Anavatapta (Sanskrit अनवतप्त "the Unheated", , also called "the Pond without Heat") is the lake lying at the center of the world, according to ancient Indian tradition. The name Anavatapta means "heat-free"; the waters of the lake were thought to be able to soothe the fires that torment living beings.

Anavatapta is also the name used for the legendary dragon that lived in the lake. It had become a bodhisattva, and was free from the distresses that tormente other dragons, which are plagued by fiery heat and preyed on by garudas.

==Description==
According to Charles Higham, Lake Anavatapta was a "sacred Himalayan lake imbued with miraculous curative powers to remove human sins." George Cœdès states the lake, "... according to Indian tradition, is located in the confines of the Himalayas, and its waters gush out of gargoyles in the form of the heads of animals."

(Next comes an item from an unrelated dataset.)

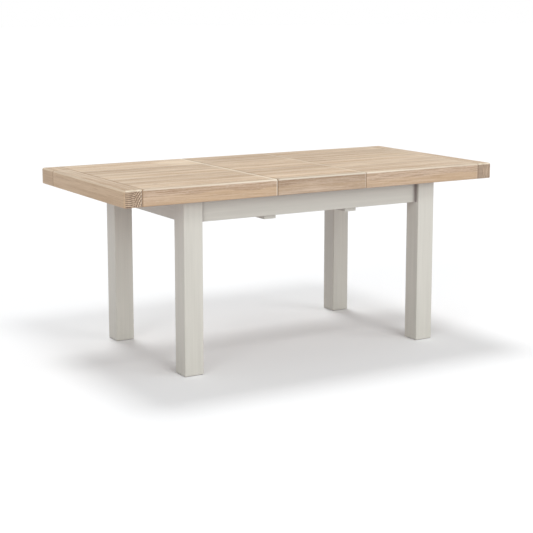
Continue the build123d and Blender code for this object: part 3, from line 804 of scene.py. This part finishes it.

Lying south of Perfume Mountain, Lake Anavatapta is said to be 800 li in circumference and bordered by gold, silver, and precious stones. Four rivers issued from the lake. The earthly manifestation of the lake is often identified with Lake Manasarovar, which lies at the foot of Mount Kailash (Gandhamadana or Perfume Mountain) in the Himalayas. The four mythical rivers are sometimes identified as the Ganges (east), the Indus (south), the Amu Darya (west), and the Tarim (or the Yellow River) (north).